Happiness

We Got This

I’ve never subscribed to the socially acceptable convention of having a “real job.” And yet, I find myself, time and again, caving to societal (and familial) expectations to “grow up” and find myself a salaried position, complete with benefits, and a desk I have to glue myself to, eight hours a day, five days a week.

As cliche as it is, Einstein’s quote about doing the same thing over and over being the definition of stupidity, runs through my head while I continue to perpetuate a cycle that makes me physically and mentally sick. I have worked multiple jobs where I’m stuck behind a desk, forced to stare at a screen, clicking and typing all day long. Where socializing is frowned upon, and proficiency comes second to volume of work completed. At each one of these different jobs, I have been unhappy. It doesn’t matter if the people are wonderful, or if the tasks are bearable. Being stuck to the same schedule, lather, rinse, repeat, every single day is draining for me.

I understand that not everyone will understand this. And that some people genuinely love their corporate office jobs. I’m just not one of those people. And yet, I keep forcing myself to try and be one. Because when I am looking for a job or figuring out my next step, people pipe up with their unwanted opinions and advice about getting a “real job.” As if teaching yoga isn’t “real,” or working in a retail setting isn’t “real.” As if these are just fake jobs, or more likely, jobs to not be taken seriously. Jobs that do not fall into their (and society’s) definition of a successful job.

And I allow myself to be swayed by this. To be brainwashed by this. But in reality, my favourite jobs have been ones where I’ve been able to move around, chat with people, think creatively, and be flexible with my schedule. And yet I sacrifice my own happiness time and again for the sake of making other people happy. For the look of relief on other people’s faces when I tell them I got a corporate job. To avoid the look of repulsion on their face if I tell them I work in something deemed “less than.” And the most infuriating thing is that I keep trying to people please, and in doing so I fall into jobs and habits that make me terribly unhappy.
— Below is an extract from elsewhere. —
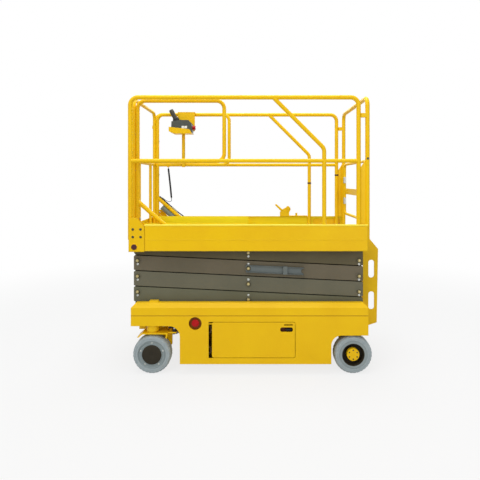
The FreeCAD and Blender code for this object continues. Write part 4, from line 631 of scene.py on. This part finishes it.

I continually sacrifice my own values and dreams for the sake of what other people think, and the result is that I am no where near where I want or wish to be. I downgrade or dismiss my own dreams for the sake of fitting in and making money, and I’m starting to become overwhelmed at the thought of living my entire life this way. I’m becoming terrified of being old and grey and looking back on my life to realize I attempted to achieve none of my dreams, wasting my entire life and all of my potential. Because as much as I dismiss the concept of my own potential. I have it. I know it’s there. But I run from it, hide from it, or completely ignore it because I’m afraid of the pain that will come from tapping into it and having my dreams not work out.

But the truth is, if we all tap into our potential and our unique gifts that we are blessed with, and use them – and I mean really use them – it’s not a failure. It’s growth. We are creating more skills and becoming better at the things we love and are already good at. And even if we go after something and fail, we can learn from that, and apply those lessons to our next attempt. But sitting around, wallowing, and working in a job that murders your soul for a paycheque is not the solution.

I can do anything I put my mind to. And so can you. We can do this together. Chase those dreams that we tell ourselves are wild, crazy, out of reach, or for someone else. They aren’t. They are our dreams for a reason. We aren’t born thinking we cannot do something, or that our dreams are not worthy. Kids don’t think that way. As we grow, we are told these things by other people, by any external source that exerts its ideas and opinions on our malleable brains. And we absorb that and think it’s the truth. But it’s not. You can do it. If you have the capacity to dream it, you have the ability to achieve it. It might take a lot of work and a lot of struggle, but, again at the risk of sounding cliche, you only live once.

We are only given one life, and in this capitalist society we have been born into, we are forced to accumulate wealth in order to provide ourselves with the basic necessities of life. But how we accumulate this wealth is up to us. Just because your parents work a 9-5 job, or are doctors, or own their own business, doesn’t mean you have to do the same if it does not resonate with you.

There is room for all of us on this planet, and there is room for all of us to chase our dreams. Just because someone is doing something that you want to do, doesn’t mean there isn’t room for you, or that you can’t do it. Because no one can bring to the table the same set of skills, ideas, and talents that you have. We all have our own unique gifts and perspectives; just because someone else is living the life you dream of, doesn’t mean that you can’t too.